Jennifer Robert Wong of the Office of Language and Communications Access told the Ways and Means committee the office funds interpretation and accessibility citywide, has 13 full‑time staff, has trained more than 4,000 city employees, and is building a multilingual dashboard and device program to expand access.

Jennifer Robert Wong, representing the City of Boston’s Office of Language and Communications Access (LCA), told the Ways and Means committee that LCA serves as the city's centralized funder for interpretation, translation and accessibility technology and has expanded services as demand rose.

Wong said the office has 13 full‑time staff and two interns, and that LCA has “trained over 4,000 employees.” She described three core uses of LCA operating funds: comprehensive language services (contracts for interpretation/translation), equipment and technology (iPads, simultaneous interpretation cases, Transit Live devices), and an internship pathway.

Wong noted that LCA published 20 departmental language and communications access plans and that emergency alerts are sent in 11 city threshold languages in partnership with the Office of Emergency Management. LCA is piloting a multilingual “welcoming city” setup at first‑floor teller stations with rights posters and iPads to summon interpreters on demand. The office plans to publish a multilingual dashboard showing accommodations used and spending across departments.

Why it matters: Councilors pressed LCA on capacity for specific languages and how the office pairs vendors with departments. Councilor Flynn asked whether Cantonese speakers were on staff; Wong said Cantonese and Mandarin speakers work in the office. LCA staff described vendor partnerships with community organizations such as the Asian American Civic Association, Vietnamese American Civic Association and community translation partners to improve cultural competence of translations.

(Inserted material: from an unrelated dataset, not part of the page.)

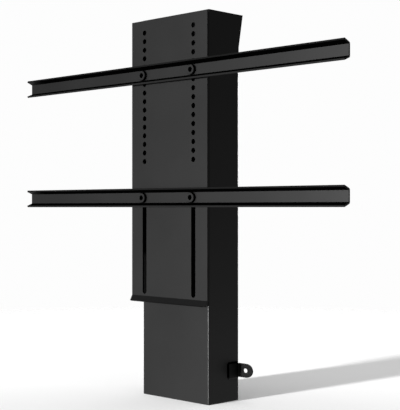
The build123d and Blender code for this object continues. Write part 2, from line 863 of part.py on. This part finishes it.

Discussion versus action: LCA provided the committee with program data and FY26 operating priorities. No formal budget votes were taken at the hearing; LCA staff requested continued funding for contracted services, technology and departmental LCA specialists.

Ending: LCA asked councilors and departments to continue using the office’s centralized contracting and to share data about emergent language needs so the dashboard and vendor capacity can be adjusted.